Андрей, мой брат, какое-то время жил с нами, но позже переехал. Он был уже самостоятельный.

Я совсем не помню тех событий, видно, взрослые сделали все, чтобы оградить меня от страданий. Помню только, что с полок исчезла большая часть папиной коллекции пластинок.

Евгения Евгеньевна продолжала присматривать за мной, я был на ее попечении до девяти лет, пока мы не переехали.

Теперь я больше находился в ее квартире. Я любил там бывать. Евгения Евгеньевна жила с дочерью Юлей и внучкой Ирой, они тоже меня опекали, мы замечательно ладили.

У них было много вещей, которых не было в нашем доме. В кухне на подоконнике плавал в трехлитровой банке гриб — примета социализма. Живой организм, одновременно похожий на многослойный блин и медузу. Его заливали кипяченой водой и добавляли сахар. Грибу, видимо, это очень нравилось, он начинал выделять какие-то ферменты, и получался вкусный кисло-сладкий напиток, похожий на газировку.

Кто-то объяснил советским людям, что гриб помогает от всех болезней, советские люди, как всегда, поверили и пили его литрами. Я тоже очень его любил.

Евгения Евгеньевна неустанно пекла маленькие пирожки с мясом, картошкой, капустой. Замечательные пирожки.

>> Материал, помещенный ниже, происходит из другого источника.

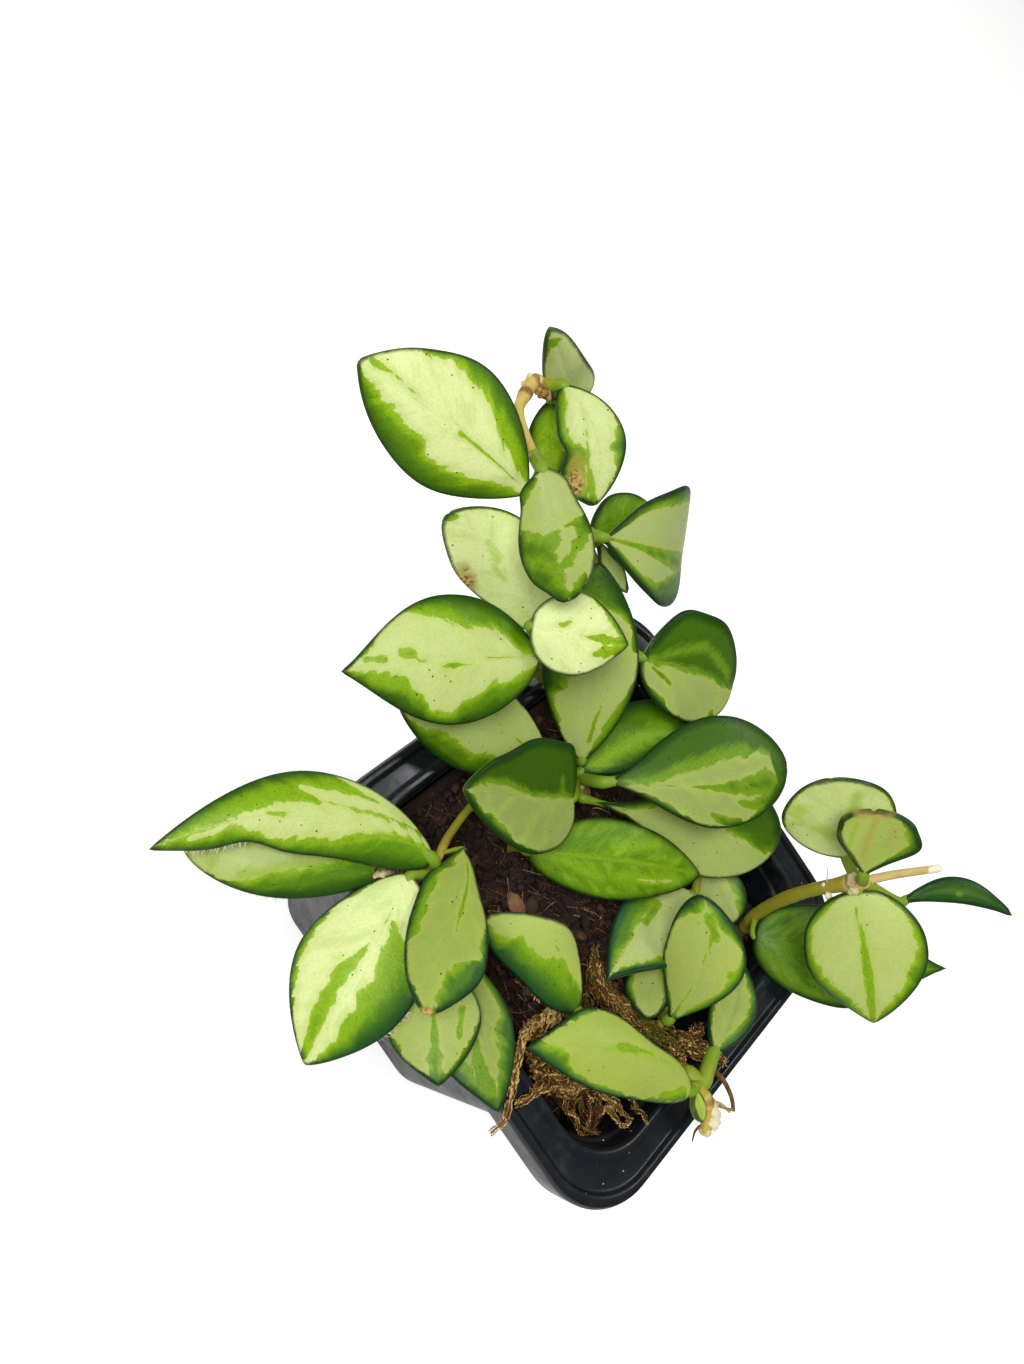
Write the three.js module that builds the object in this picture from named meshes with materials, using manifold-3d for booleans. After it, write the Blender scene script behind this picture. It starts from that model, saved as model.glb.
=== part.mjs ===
// A variegated hoya with trailing stems, in a small square nursery pot filled with potting mix.
// Millimetres, +Z up. The origin is the centre of the pot's base, which stands on z = 0.
// The pot's sides face the axes, and the longest vine leans out over the -X side.

import * as THREE from 'three';
import { mergeVertices } from 'three/addons/utils/BufferGeometryUtils.js';
import Module from 'manifold-3d';

const wasm = await Module();
wasm.setup();

// The pot
const RIM_SIDE = 80;
const BASE_SIDE = 56;
const POT_HEIGHT = 70;
const RIM_CORNER = 12;
const BASE_CORNER = 9;
const WALL = 1.3;
const FLOOR = 1.6;
const SKIRT_HEIGHT = 7.5;
const LIP_WIDTH = 1.6;
const BAND_WIDTH = 3.8;
const BEAD_WIDTH = 1.4;
const BAND_DEPTH = 0.7;
const BEAD_DROP = 0.3;
const LEDGE_WIDTH = 1.0;
const LEDGE_DEPTH = 4.2;
const DRAIN_RADIUS = 3.2;
const DRAIN_SPACING = 17;

// The soil
const SOIL_LEVEL = 60;
const SOIL_DIP = 11;
const DIP_REACH = 13;
const ROOT_DEPTH = 6;
const ROOT_PLAY = 0.5;
const CLEARANCE = 0.3;

// The plant
const LEAF_THICKNESS = 1.4;
const LEAF_EDGE = 0.9;
const PETIOLE_RADIUS = 0.75;
const PETIOLE_SUNK = 0.12;
const LEAF_STEPS_ALONG = 7;
const BROAD_LEAF = 9;
const SCRAP_VOLUME = 1;

const materials = {
  plastic: new THREE.MeshStandardMaterial({ color: 0x232a30, roughness: 0.45 }),
  soil: new THREE.MeshStandardMaterial({ color: 0x34241a, roughness: 0.95 }),
  moss: new THREE.MeshStandardMaterial({ color: 0x8c7038, roughness: 0.9 }),
  leaf: new THREE.MeshStandardMaterial({ color: 0xa9c45a, roughness: 0.4 }),
};

const vector = (point) => new THREE.Vector3(...point);

// Solids

// Turns a closed geometry into a solid that can be joined and cut.
function toSolid(geometry) {
  const bare = new THREE.BufferGeometry();
  bare.setAttribute('position', geometry.getAttribute('position').clone());
  bare.setIndex(geometry.getIndex());
  const merged = mergeVertices(bare, 1e-4);
  const mesh = new wasm.Mesh({
    numProp: 3,
    vertProperties: new Float32Array(merged.getAttribute('position').array),
    triVerts: new Uint32Array(merged.getIndex().array),
  });
  return new wasm.Manifold(mesh);
}

// Joins solids that overlap, fills the hollows that this seals, and drops the scraps that it leaves.
function join(solids) {
  const whole = solids.reduce((joined, solid) => joined.add(solid));
  return wasm.Manifold.compose(whole.decompose().filter((body) => body.volume() > SCRAP_VOLUME));
}

// Turns a solid into the named mesh of one sub-part.
function toMesh(name, solid, material) {
  const { vertProperties, triVerts } = solid.getMesh();
  const geometry = new THREE.BufferGeometry();
  geometry.setAttribute('position', new THREE.BufferAttribute(new Float32Array(vertProperties), 3));
  geometry.setIndex(new THREE.BufferAttribute(new Uint32Array(triVerts), 1));
  geometry.computeVertexNormals();
  const mesh = new THREE.Mesh(geometry, material);
  mesh.name = name;
  return mesh;
}

// A body through a stack of rings of points, with a fan over its first and its last ring.
function loft(rings) {
  const count = rings[0].length;
  const points = rings.flat();
  const centres = [rings[0], rings.at(-1)].map((ring) => {
    const sum = ring.reduce((total, point) => total.add(point), new THREE.Vector3());
    return sum.divideScalar(count);
  });
  const [first, last] = [points.length, points.length + 1];
  const triangles = [];
  for (let i = 0; i < count; i += 1) {
    const j = (i + 1) % count;
    for (let k = 0; k + 1 < rings.length; k += 1) {
      const [a, b, c, d] = [k * count + i, k * count + j, (k + 1) * count + i, (k + 1) * count + j];
      triangles.push(a, b, d, a, d, c);
    }
    const top = (rings.length - 1) * count;
    triangles.push(first, j, i, last, top + i, top + j);
  }
  const geometry = new THREE.BufferGeometry();
  geometry.setFromPoints([...points, ...centres]);
  geometry.setIndex(triangles);
  return toSolid(geometry);
}

// A tube of the given radius along a smooth line through the points.
function tube(points, radius, sides = 6, step = 3) {
  const curve = new THREE.CatmullRomCurve3(points.map(vector), false, 'centripetal');
  const section = new THREE.Shape();
  for (let i = 0; i < sides; i += 1) {
    const angle = (2 * Math.PI * i) / sides;
    const [x, y] = [radius * Math.cos(angle), radius * Math.sin(angle)];
    if (i === 0) section.moveTo(x, y);
    else section.lineTo(x, y);
  }
  const steps = Math.max(2, Math.round(curve.getLength() / step));
  return toSolid(new THREE.ExtrudeGeometry(section, { extrudePath: curve, steps, curveSegments: 1 }));
}

function ball(centre, radius) {
  return toSolid(new THREE.IcosahedronGeometry(radius, 1).translate(...centre));
}

// The pot

const CORNER_STEPS = 4;

// A square outline with round corners, at one height.
function roundedSquare(half, corner, z) {
  const points = [];
  for (let side = 0; side < 4; side += 1) {
    for (let k = 0; k <= CORNER_STEPS; k += 1) {
      const angle = (Math.PI / 2) * (side + k / CORNER_STEPS);
      const cornerAngle = (Math.PI / 2) * (side + 0.5);
      const reach = (half - corner) * Math.SQRT2;
      const x = reach * Math.cos(cornerAngle) + corner * Math.cos(angle);
      const y = reach * Math.sin(cornerAngle) + corner * Math.sin(angle);
      points.push(new THREE.Vector3(x, y, z));
    }
  }
  return points;
}

const rimHalf = RIM_SIDE / 2;
const mouthHalf = rimHalf - LIP_WIDTH - BAND_WIDTH - BEAD_WIDTH;
const ledgeHalf = mouthHalf - LEDGE_WIDTH;
const ledgeHeight = POT_HEIGHT - LEDGE_DEPTH;

// The wall's outside and inside half-widths at a height: it widens evenly from base to ledge.
function wallHalf(z) {
  return BASE_SIDE / 2 + ((ledgeHalf + WALL - BASE_SIDE / 2) * z) / ledgeHeight;
}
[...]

Еще у них был проигрыватель-чемоданчик на застежках, самая притягательная для меня вещь. Иногда мне доверяли поставить пластинку и опустить на нее головку. Этот момент я любил больше всего. Мы слушали Майю Кристалинскую, Муслима Магомаева, Гелену Великанову. Советская эстрада не находила особого отклика в моей душе, она казалась унылой, я уже был отравлен западным влиянием, но имелось одно исключение. Азербайджанский певец Полад Бюльбюль-оглы пел песню о человеке с бородой по имени Шейк, и припев у песни был совершенно замечательный:

Шейк, шейк!

Таб-та-даб-дуб-да!

Вот это мне очень нравилось.

Собрать уникальную коллекцию пластинок папе помог американский приятель Лирой Воленз — коммунист, между прочим.